EXERCISE DESCRIPTION: Write each line out again exactly as written.

[Items from a dataset]
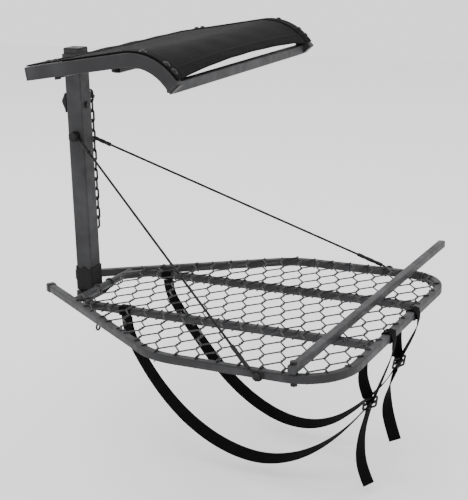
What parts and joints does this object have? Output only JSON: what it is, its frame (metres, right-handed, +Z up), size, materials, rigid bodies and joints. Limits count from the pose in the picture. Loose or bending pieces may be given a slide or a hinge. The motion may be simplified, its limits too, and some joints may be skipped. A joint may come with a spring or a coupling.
{
  "type": "hang-on tree stand",
  "caption": "Steel hang-on tree stand with a post, a fold-up mesh deck on cables, a flip-up sling seat, a swing-out bar and carry straps.",
  "frame": {"origin": "point on the trunk line, level with the centre line of the deck rails, midway between them", "axes": "+X away from the trunk, +Y across the deck, +Z up along the post"},
  "size_m": [0.7913, 0.8599, 0.8555],
  "materials": {
    "grey_coat": "matte powder coat",
    "black_rubber": "matte",
    "black_plastic": "satin",
    "black_steel": "satin black",
    "wire_rope": "stranded",
    "chain_steel": "dull dark zinc",
    "webbing": "woven webbing",
    "sling_fabric": "coated weave"
  },
  "bodies": {
    "post": {"base_bolt": "black_steel", "base_bracket": "grey_coat", "cable_bolt": "black_steel", "cable_washers": "black_steel", "chain": "chain_steel", "chain_hook": "black_steel", "claw_bolt": "black_steel", "post_boot": "black_rubber", "post_cap": "black_plastic", "post_tube": "grey_coat", "seat_pivot_bolt": "black_steel", "tree_claw": "black_steel"},
    "platform": {"anchor_bolts": "black_steel", "anchor_spacers": "black_steel", "buckle_left": "black_plastic", "buckle_right": "black_plastic", "cable_left": "wire_rope", "cable_right": "wire_rope", "cable_sleeves_left": "black_plastic", "cable_sleeves_right": "black_plastic", "deck_mesh": "grey_coat", "front_bar": "grey_coat", "inner_bar_left": "grey_coat", "inner_bar_right": "grey_coat", "rail_end_caps": "black_plastic", "rail_ring": "black_steel", "rear_cross_tube": "grey_coat", "side_rail_left": "grey_coat", "side_rail_right": "grey_coat", "strap_long_left": "webbing", "strap_long_right": "webbing", "strap_loop_left": "webbing", "strap_loop_right": "webbing", "strap_tail_left": "webbing", "strap_tail_right": "webbing", "strap_wraps": "webbing", "swing_bolt": "black_steel", "swing_washer": "black_steel"},
    "footrest": {"swing_bar": "grey_coat", "swing_bar_plugs": "grey_coat"},
    "seat": {"seat_arm_left": "grey_coat", "seat_arm_right": "grey_coat", "seat_cross_front": "grey_coat", "seat_cross_mid": "grey_coat", "seat_cross_rear": "grey_coat", "seat_ears": "grey_coat", "seat_front_bar": "grey_coat", "seat_front_caps": "black_plastic", "seat_rail_bolts": "black_steel", "seat_rail_left": "grey_coat", "seat_rail_right": "grey_coat", "seat_rear_caps": "black_plastic", "seat_risers": "grey_coat", "sling": "sling_fabric", "sling_bolts": "black_steel"}
  },
  "joints": [
    {"name": "platform_fold", "type": "hinge", "parent": "post", "child": "platform", "pos_m": [0.066, 0, 0], "axis": [0, -1, 0], "range_deg": [0, 88], "deforming": ["cable_left", "cable_right", "cable_sleeves_left", "cable_sleeves_right"]},
    {"name": "seat_flip", "type": "hinge", "parent": "post", "child": "seat", "pos_m": [0.03, 0, 0.484], "axis": [0, -1, 0], "range_deg": [0, 88]},
    {"name": "footrest_swing", "type": "hinge", "parent": "platform", "child": "footrest", "pos_m": [0.658, -0.3235, 0.0193], "axis": [0, 0, -1], "range_deg": [0, 90]}
  ],
  "couplings": [
    {"joint": "seat_flip", "follows": "platform_fold", "ratio": 1}
  ]
}
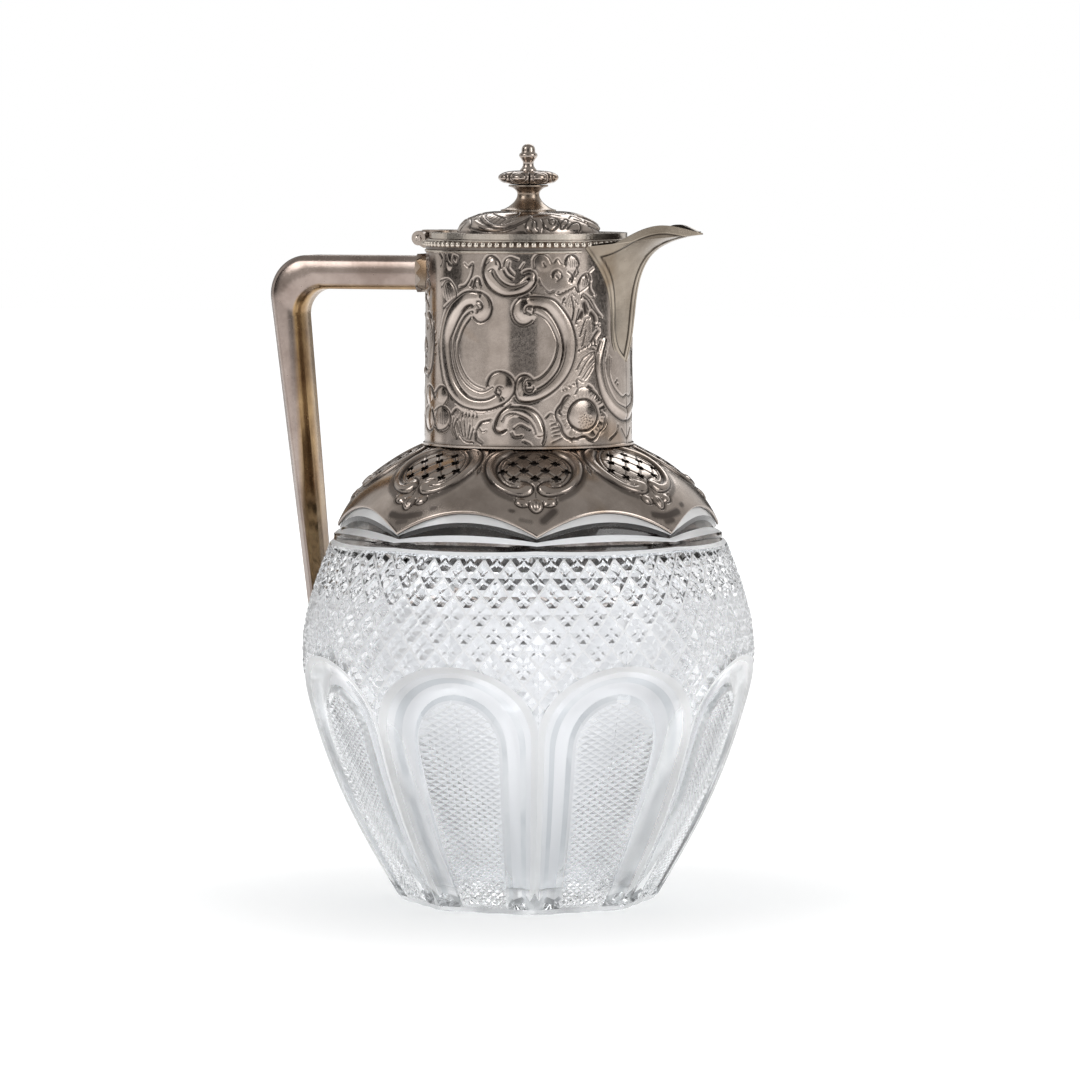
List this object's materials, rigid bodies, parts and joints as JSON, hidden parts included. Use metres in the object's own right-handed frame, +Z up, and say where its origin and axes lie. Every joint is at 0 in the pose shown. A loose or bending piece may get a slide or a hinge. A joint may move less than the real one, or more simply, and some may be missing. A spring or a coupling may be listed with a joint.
{
  "type": "claret jug",
  "caption": "Cut-glass claret jug with a chased silver neck, pouring lip, hollow handle and hinged lid.",
  "frame": {"origin": "centre of the base on the surface that the jug stands on", "axes": "+Z up along the jug's axis, +X to the spout, -X to the handle"},
  "size_m": [0.1769, 0.1608, 0.2689],
  "materials": {
    "cut_glass": "polished cut lead crystal",
    "silver": "chased silver with a warm grey patina",
    "plaster": "dry plaster, hidden",
    "brass": "turned, hidden"
  },
  "bodies": {
    "jug": {"glass_vessel": "cut_glass", "plaster_bed": "plaster", "shoulder_collar": "silver", "neck_sleeve": "silver", "joint_wire": "silver", "rim_fillet": "silver", "beaded_wire_near": "silver", "beaded_wire_far": "silver", "rim_band": "silver", "spout": "silver", "handle": "silver", "handle_foot_plate": "silver", "handle_socket": "silver", "hinge_fork": "silver", "hinge_pin": "silver"},
    "lid": {"hinge_tongue": "silver", "lid_flange": "silver", "lid_bezel": "silver", "lid_dome": "silver", "finial_pedestal": "silver", "finial_disc": "silver", "finial_knop": "silver", "finial_washer": "brass", "finial_nut": "brass", "finial_stud": "silver"}
  },
  "joints": [
    {"name": "lid_hinge", "type": "hinge", "parent": "jug", "child": "lid", "pos_m": [-0.039, 0, 0.2354], "axis": [0, -1, 0], "range_deg": [0, 105]}
  ]
}
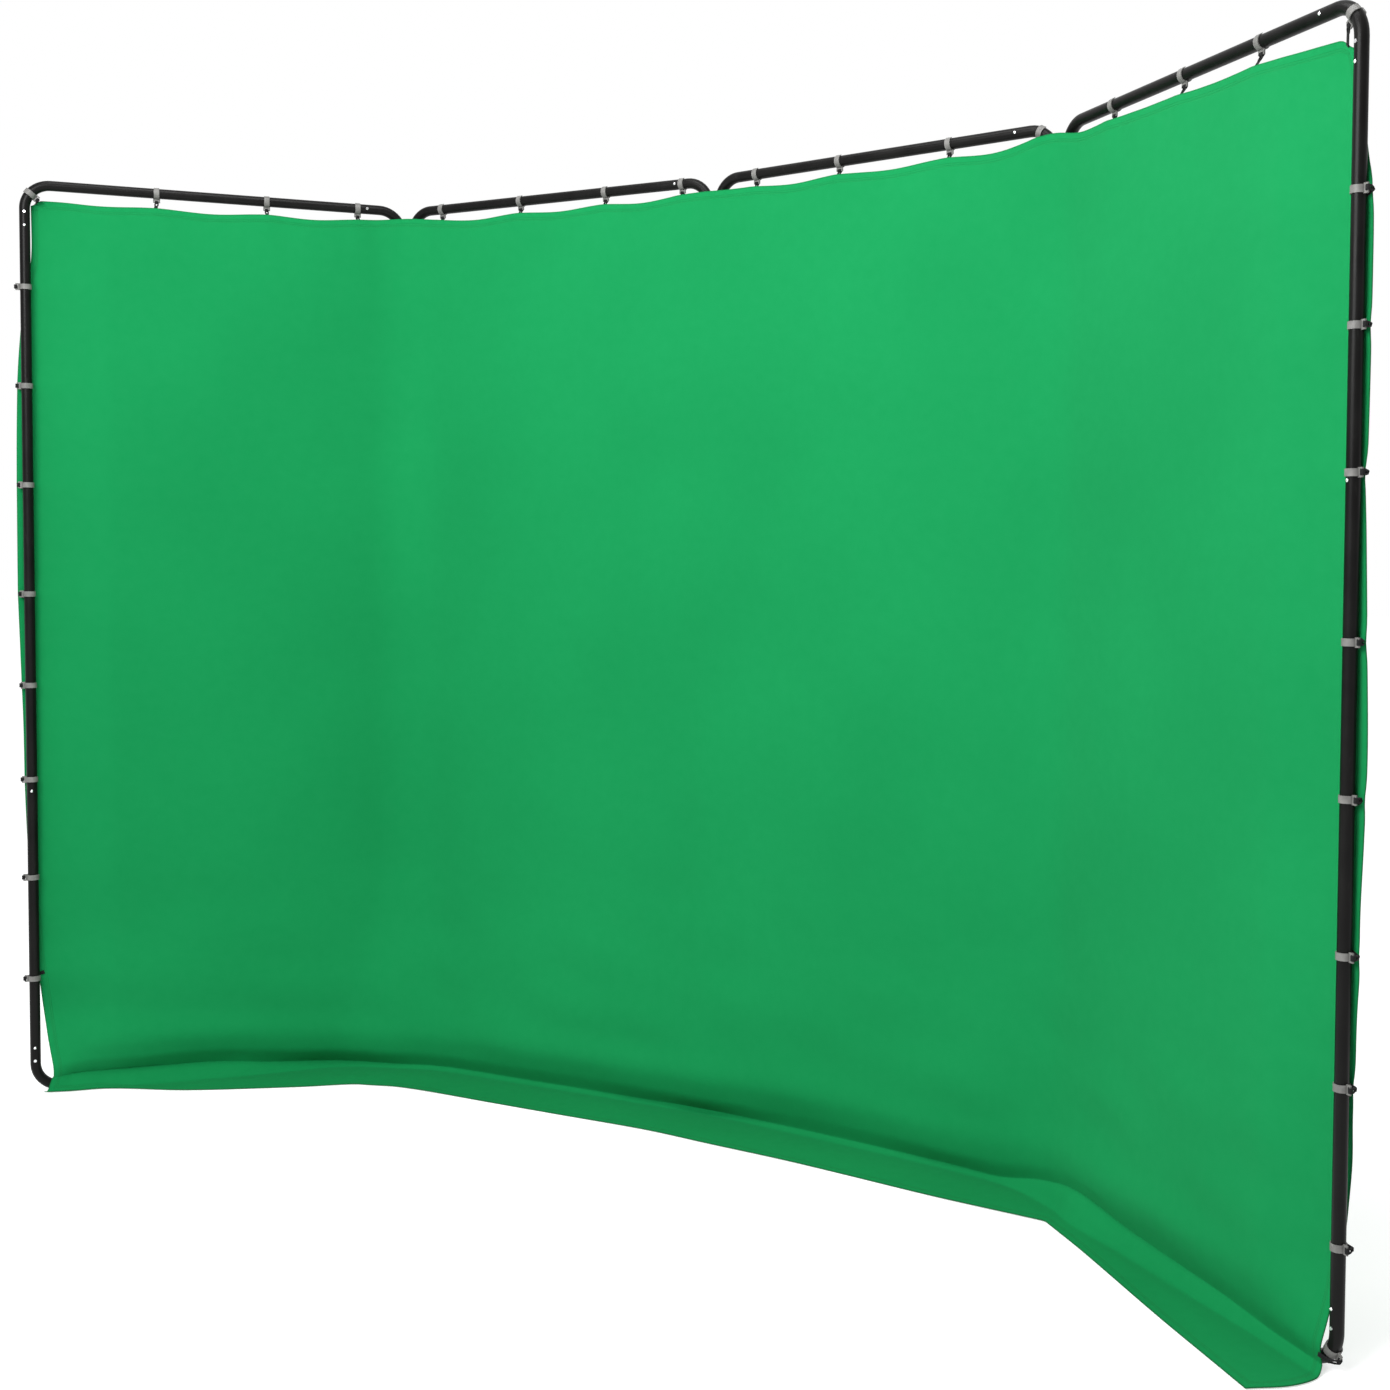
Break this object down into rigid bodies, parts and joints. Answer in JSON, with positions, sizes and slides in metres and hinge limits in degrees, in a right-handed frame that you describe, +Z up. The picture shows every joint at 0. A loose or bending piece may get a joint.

RESULT OF THIS TASK:
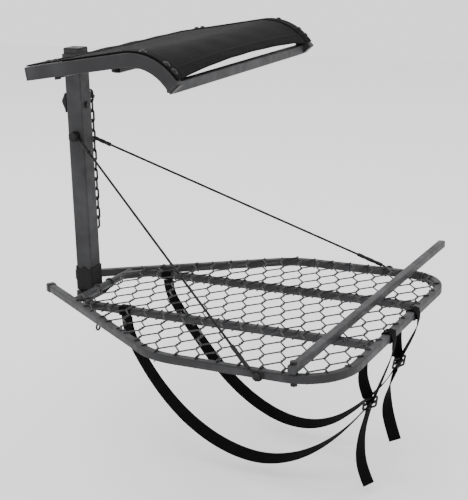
What parts and joints does this object have? Output only JSON: what it is, its frame (metres, right-handed, +Z up), size, materials, rigid bodies and joints. Limits count from the pose in the picture. Loose or bending pieces may be given a slide or a hinge. The motion may be simplified, its limits too, and some joints may be skipped. A joint may come with a spring or a coupling.
{
  "type": "hang-on tree stand",
  "caption": "Steel hang-on tree stand with a post, a fold-up mesh deck on cables, a flip-up sling seat, a swing-out bar and carry straps.",
  "frame": {"origin": "point on the trunk line, level with the centre line of the deck rails, midway between them", "axes": "+X away from the trunk, +Y across the deck, +Z up along the post"},
  "size_m": [0.7913, 0.8599, 0.8555],
  "materials": {
    "grey_coat": "matte powder coat",
    "black_rubber": "matte",
    "black_plastic": "satin",
    "black_steel": "satin black",
    "wire_rope": "stranded",
    "chain_steel": "dull dark zinc",
    "webbing": "woven webbing",
    "sling_fabric": "coated weave"
  },
  "bodies": {
    "post": {"base_bolt": "black_steel", "base_bracket": "grey_coat", "cable_bolt": "black_steel", "cable_washers": "black_steel", "chain": "chain_steel", "chain_hook": "black_steel", "claw_bolt": "black_steel", "post_boot": "black_rubber", "post_cap": "black_plastic", "post_tube": "grey_coat", "seat_pivot_bolt": "black_steel", "tree_claw": "black_steel"},
    "platform": {"anchor_bolts": "black_steel", "anchor_spacers": "black_steel", "buckle_left": "black_plastic", "buckle_right": "black_plastic", "cable_left": "wire_rope", "cable_right": "wire_rope", "cable_sleeves_left": "black_plastic", "cable_sleeves_right": "black_plastic", "deck_mesh": "grey_coat", "front_bar": "grey_coat", "inner_bar_left": "grey_coat", "inner_bar_right": "grey_coat", "rail_end_caps": "black_plastic", "rail_ring": "black_steel", "rear_cross_tube": "grey_coat", "side_rail_left": "grey_coat", "side_rail_right": "grey_coat", "strap_long_left": "webbing", "strap_long_right": "webbing", "strap_loop_left": "webbing", "strap_loop_right": "webbing", "strap_tail_left": "webbing", "strap_tail_right": "webbing", "strap_wraps": "webbing", "swing_bolt": "black_steel", "swing_washer": "black_steel"},
    "footrest": {"swing_bar": "grey_coat", "swing_bar_plugs": "grey_coat"},
    "seat": {"seat_arm_left": "grey_coat", "seat_arm_right": "grey_coat", "seat_cross_front": "grey_coat", "seat_cross_mid": "grey_coat", "seat_cross_rear": "grey_coat", "seat_ears": "grey_coat", "seat_front_bar": "grey_coat", "seat_front_caps": "black_plastic", "seat_rail_bolts": "black_steel", "seat_rail_left": "grey_coat", "seat_rail_right": "grey_coat", "seat_rear_caps": "black_plastic", "seat_risers": "grey_coat", "sling": "sling_fabric", "sling_bolts": "black_steel"}
  },
  "joints": [
    {"name": "platform_fold", "type": "hinge", "parent": "post", "child": "platform", "pos_m": [0.066, 0, 0], "axis": [0, -1, 0], "range_deg": [0, 88], "deforming": ["cable_left", "cable_right", "cable_sleeves_left", "cable_sleeves_right"]},
    {"name": "seat_flip", "type": "hinge", "parent": "post", "child": "seat", "pos_m": [0.03, 0, 0.484], "axis": [0, -1, 0], "range_deg": [0, 88]},
    {"name": "footrest_swing", "type": "hinge", "parent": "platform", "child": "footrest", "pos_m": [0.658, -0.3235, 0.0193], "axis": [0, 0, -1], "range_deg": [0, 90]}
  ],
  "couplings": [
    {"joint": "seat_flip", "follows": "platform_fold", "ratio": 1}
  ]
}
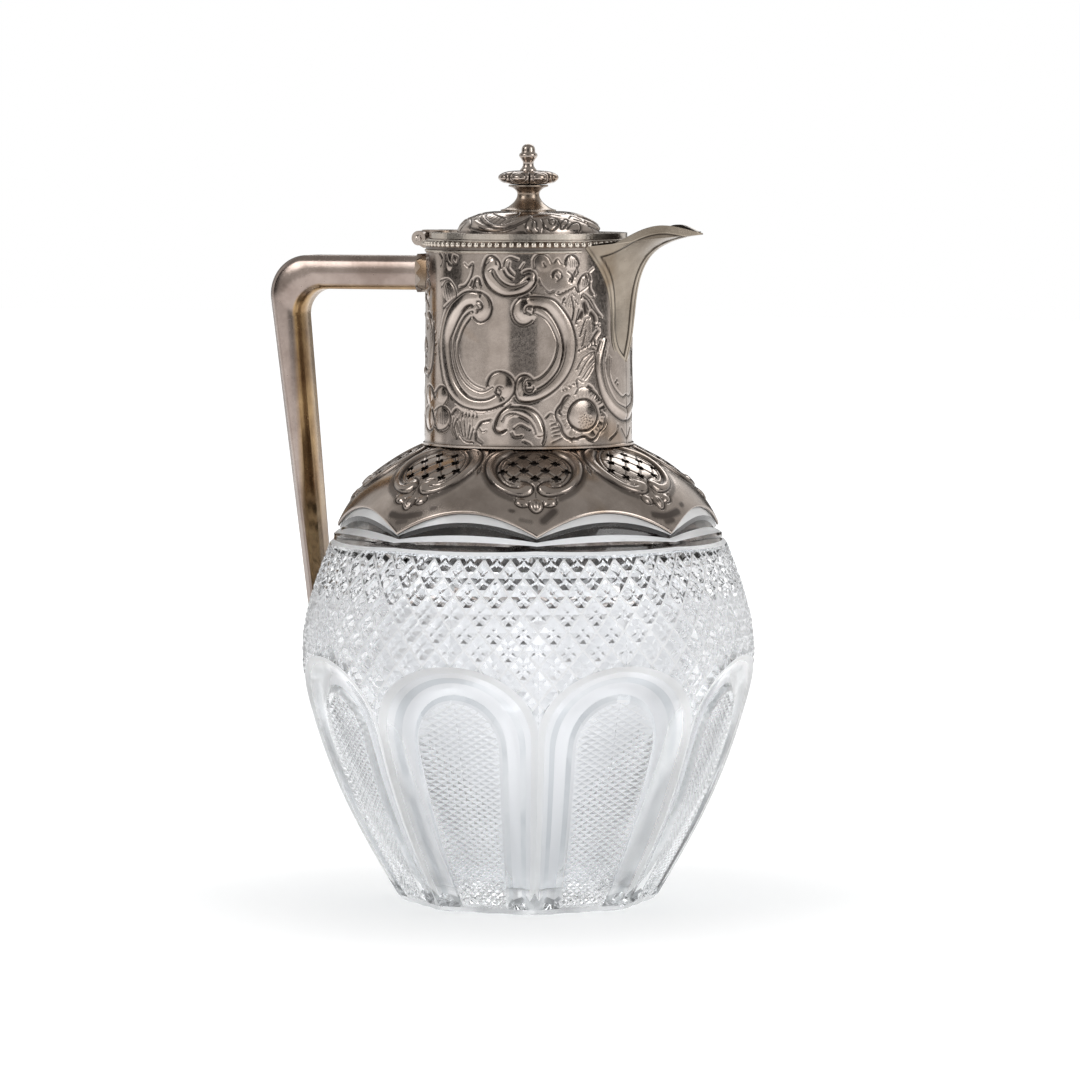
List this object's materials, rigid bodies, parts and joints as JSON, hidden parts included. Use metres in the object's own right-handed frame, +Z up, and say where its origin and axes lie. Every joint is at 0 in the pose shown. A loose or bending piece may get a slide or a hinge. A joint may move less than the real one, or more simply, and some may be missing. A spring or a coupling may be listed with a joint.
{
  "type": "claret jug",
  "caption": "Cut-glass claret jug with a chased silver neck, pouring lip, hollow handle and hinged lid.",
  "frame": {"origin": "centre of the base on the surface that the jug stands on", "axes": "+Z up along the jug's axis, +X to the spout, -X to the handle"},
  "size_m": [0.1769, 0.1608, 0.2689],
  "materials": {
    "cut_glass": "polished cut lead crystal",
    "silver": "chased silver with a warm grey patina",
    "plaster": "dry plaster, hidden",
    "brass": "turned, hidden"
  },
  "bodies": {
    "jug": {"glass_vessel": "cut_glass", "plaster_bed": "plaster", "shoulder_collar": "silver", "neck_sleeve": "silver", "joint_wire": "silver", "rim_fillet": "silver", "beaded_wire_near": "silver", "beaded_wire_far": "silver", "rim_band": "silver", "spout": "silver", "handle": "silver", "handle_foot_plate": "silver", "handle_socket": "silver", "hinge_fork": "silver", "hinge_pin": "silver"},
    "lid": {"hinge_tongue": "silver", "lid_flange": "silver", "lid_bezel": "silver", "lid_dome": "silver", "finial_pedestal": "silver", "finial_disc": "silver", "finial_knop": "silver", "finial_washer": "brass", "finial_nut": "brass", "finial_stud": "silver"}
  },
  "joints": [
    {"name": "lid_hinge", "type": "hinge", "parent": "jug", "child": "lid", "pos_m": [-0.039, 0, 0.2354], "axis": [0, -1, 0], "range_deg": [0, 105]}
  ]
}
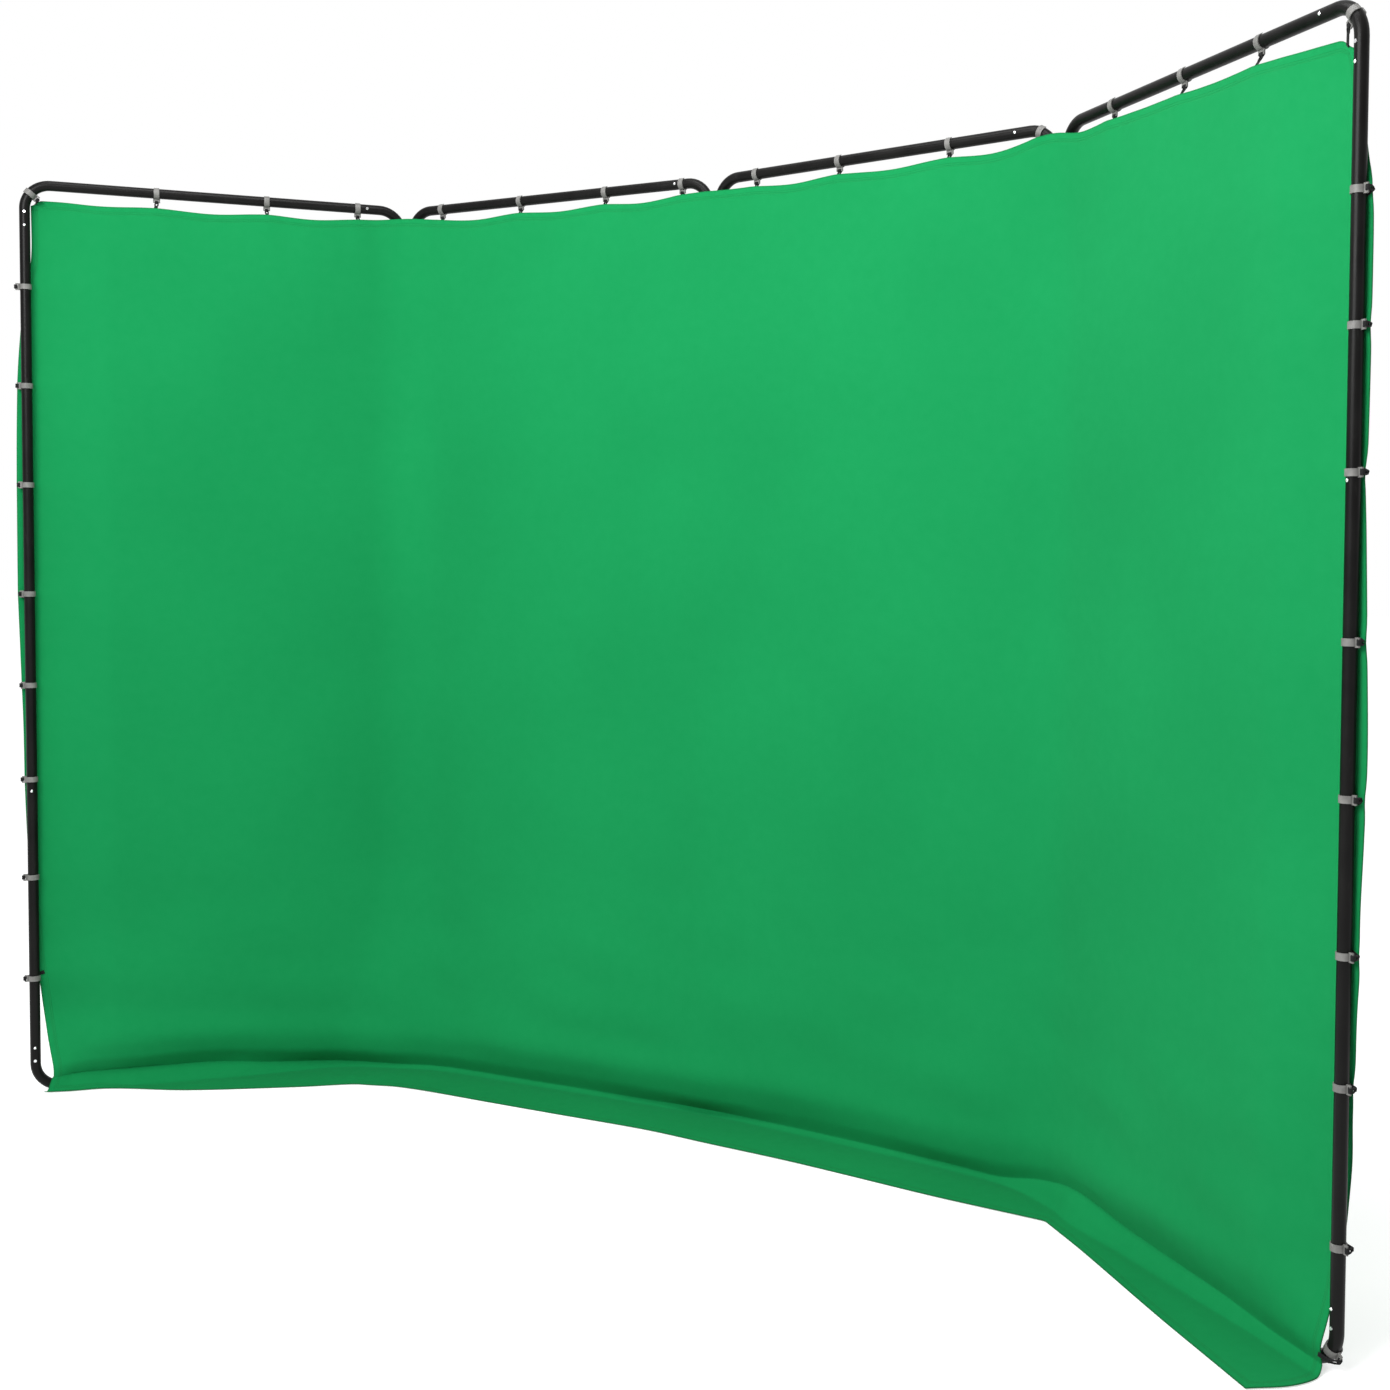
Break this object down into rigid bodies, parts and joints. Answer in JSON, with positions, sizes and slides in metres and hinge limits in degrees, in a right-handed frame that you describe, +Z up. The picture shows every joint at 0. A loose or bending piece may get a joint.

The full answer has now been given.